__What you should do__
Quote each record exactly, please, leaving none out.

(Object data in JSON)

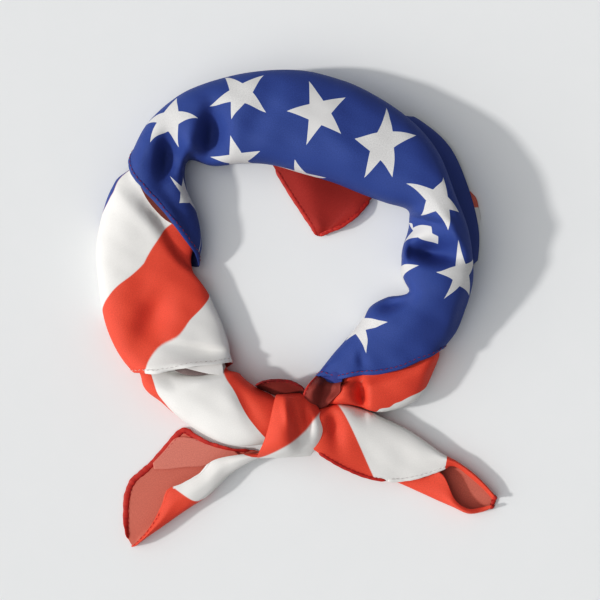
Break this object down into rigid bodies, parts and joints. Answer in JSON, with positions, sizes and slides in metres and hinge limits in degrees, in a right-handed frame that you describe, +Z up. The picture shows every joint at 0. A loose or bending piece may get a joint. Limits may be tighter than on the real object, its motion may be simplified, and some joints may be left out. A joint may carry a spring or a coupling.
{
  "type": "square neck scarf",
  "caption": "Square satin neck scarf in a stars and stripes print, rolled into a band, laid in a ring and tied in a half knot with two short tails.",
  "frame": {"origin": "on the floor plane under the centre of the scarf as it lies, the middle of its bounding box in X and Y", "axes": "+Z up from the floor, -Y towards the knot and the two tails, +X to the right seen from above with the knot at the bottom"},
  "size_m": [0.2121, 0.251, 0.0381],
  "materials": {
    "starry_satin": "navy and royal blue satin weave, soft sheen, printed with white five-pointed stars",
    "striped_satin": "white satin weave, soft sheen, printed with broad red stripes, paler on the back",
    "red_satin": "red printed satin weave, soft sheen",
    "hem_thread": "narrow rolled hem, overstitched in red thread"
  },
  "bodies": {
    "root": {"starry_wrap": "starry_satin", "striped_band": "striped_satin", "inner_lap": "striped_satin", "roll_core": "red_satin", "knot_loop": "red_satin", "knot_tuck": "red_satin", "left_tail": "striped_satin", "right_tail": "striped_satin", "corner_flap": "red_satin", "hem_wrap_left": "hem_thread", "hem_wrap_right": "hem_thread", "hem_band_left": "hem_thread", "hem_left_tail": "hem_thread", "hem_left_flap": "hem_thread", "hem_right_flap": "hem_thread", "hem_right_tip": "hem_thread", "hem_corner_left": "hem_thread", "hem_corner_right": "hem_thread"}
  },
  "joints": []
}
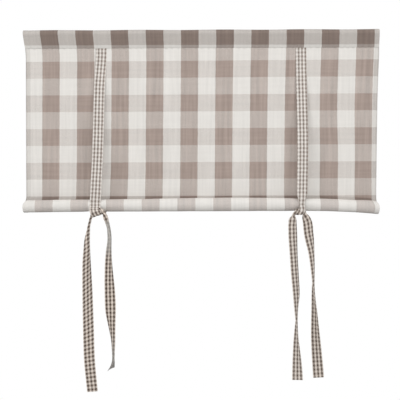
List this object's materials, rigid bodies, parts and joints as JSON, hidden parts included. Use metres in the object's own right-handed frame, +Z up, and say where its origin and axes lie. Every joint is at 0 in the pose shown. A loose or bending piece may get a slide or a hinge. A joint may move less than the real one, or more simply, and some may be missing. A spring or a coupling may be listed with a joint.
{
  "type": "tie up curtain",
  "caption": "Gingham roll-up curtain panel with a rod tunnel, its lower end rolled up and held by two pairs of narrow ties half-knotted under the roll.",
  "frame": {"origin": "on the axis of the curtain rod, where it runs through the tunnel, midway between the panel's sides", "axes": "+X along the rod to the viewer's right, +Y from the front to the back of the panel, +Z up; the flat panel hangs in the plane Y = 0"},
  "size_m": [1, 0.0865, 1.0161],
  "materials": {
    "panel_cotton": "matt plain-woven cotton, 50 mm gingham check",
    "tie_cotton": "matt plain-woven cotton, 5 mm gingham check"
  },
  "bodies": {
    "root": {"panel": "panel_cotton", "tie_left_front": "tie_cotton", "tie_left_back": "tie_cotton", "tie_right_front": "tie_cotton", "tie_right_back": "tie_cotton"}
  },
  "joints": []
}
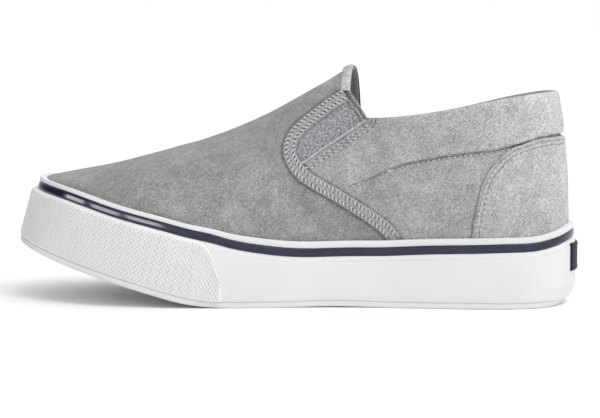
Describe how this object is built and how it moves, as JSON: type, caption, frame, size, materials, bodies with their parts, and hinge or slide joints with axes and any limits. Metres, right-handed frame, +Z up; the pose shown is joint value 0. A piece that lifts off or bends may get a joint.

__Exercise response__
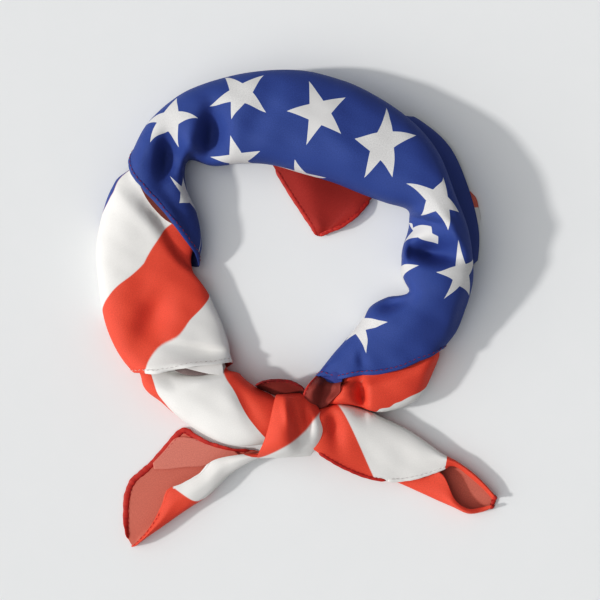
Break this object down into rigid bodies, parts and joints. Answer in JSON, with positions, sizes and slides in metres and hinge limits in degrees, in a right-handed frame that you describe, +Z up. The picture shows every joint at 0. A loose or bending piece may get a joint. Limits may be tighter than on the real object, its motion may be simplified, and some joints may be left out. A joint may carry a spring or a coupling.
{
  "type": "square neck scarf",
  "caption": "Square satin neck scarf in a stars and stripes print, rolled into a band, laid in a ring and tied in a half knot with two short tails.",
  "frame": {"origin": "on the floor plane under the centre of the scarf as it lies, the middle of its bounding box in X and Y", "axes": "+Z up from the floor, -Y towards the knot and the two tails, +X to the right seen from above with the knot at the bottom"},
  "size_m": [0.2121, 0.251, 0.0381],
  "materials": {
    "starry_satin": "navy and royal blue satin weave, soft sheen, printed with white five-pointed stars",
    "striped_satin": "white satin weave, soft sheen, printed with broad red stripes, paler on the back",
    "red_satin": "red printed satin weave, soft sheen",
    "hem_thread": "narrow rolled hem, overstitched in red thread"
  },
  "bodies": {
    "root": {"starry_wrap": "starry_satin", "striped_band": "striped_satin", "inner_lap": "striped_satin", "roll_core": "red_satin", "knot_loop": "red_satin", "knot_tuck": "red_satin", "left_tail": "striped_satin", "right_tail": "striped_satin", "corner_flap": "red_satin", "hem_wrap_left": "hem_thread", "hem_wrap_right": "hem_thread", "hem_band_left": "hem_thread", "hem_left_tail": "hem_thread", "hem_left_flap": "hem_thread", "hem_right_flap": "hem_thread", "hem_right_tip": "hem_thread", "hem_corner_left": "hem_thread", "hem_corner_right": "hem_thread"}
  },
  "joints": []
}
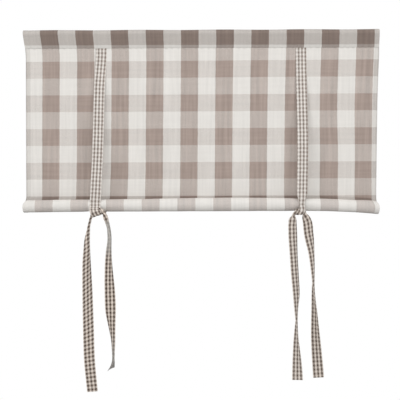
List this object's materials, rigid bodies, parts and joints as JSON, hidden parts included. Use metres in the object's own right-handed frame, +Z up, and say where its origin and axes lie. Every joint is at 0 in the pose shown. A loose or bending piece may get a slide or a hinge. A joint may move less than the real one, or more simply, and some may be missing. A spring or a coupling may be listed with a joint.
{
  "type": "tie up curtain",
  "caption": "Gingham roll-up curtain panel with a rod tunnel, its lower end rolled up and held by two pairs of narrow ties half-knotted under the roll.",
  "frame": {"origin": "on the axis of the curtain rod, where it runs through the tunnel, midway between the panel's sides", "axes": "+X along the rod to the viewer's right, +Y from the front to the back of the panel, +Z up; the flat panel hangs in the plane Y = 0"},
  "size_m": [1, 0.0865, 1.0161],
  "materials": {
    "panel_cotton": "matt plain-woven cotton, 50 mm gingham check",
    "tie_cotton": "matt plain-woven cotton, 5 mm gingham check"
  },
  "bodies": {
    "root": {"panel": "panel_cotton", "tie_left_front": "tie_cotton", "tie_left_back": "tie_cotton", "tie_right_front": "tie_cotton", "tie_right_back": "tie_cotton"}
  },
  "joints": []
}
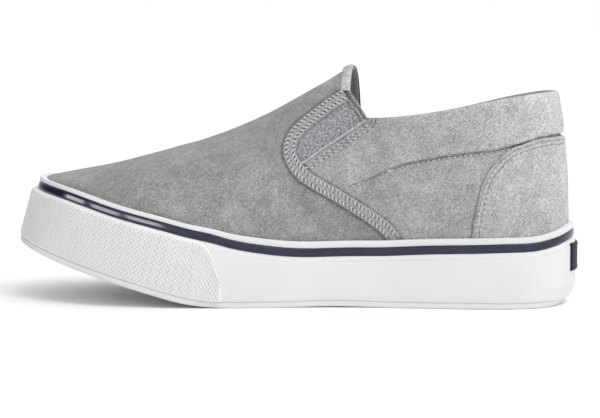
Describe how this object is built and how it moves, as JSON: type, caption, frame, size, materials, bodies with their parts, and hinge or slide joints with axes and any limits. Metres, right-handed frame, +Z up; the pose shown is joint value 0. A piece that lifts off or bends may get a joint.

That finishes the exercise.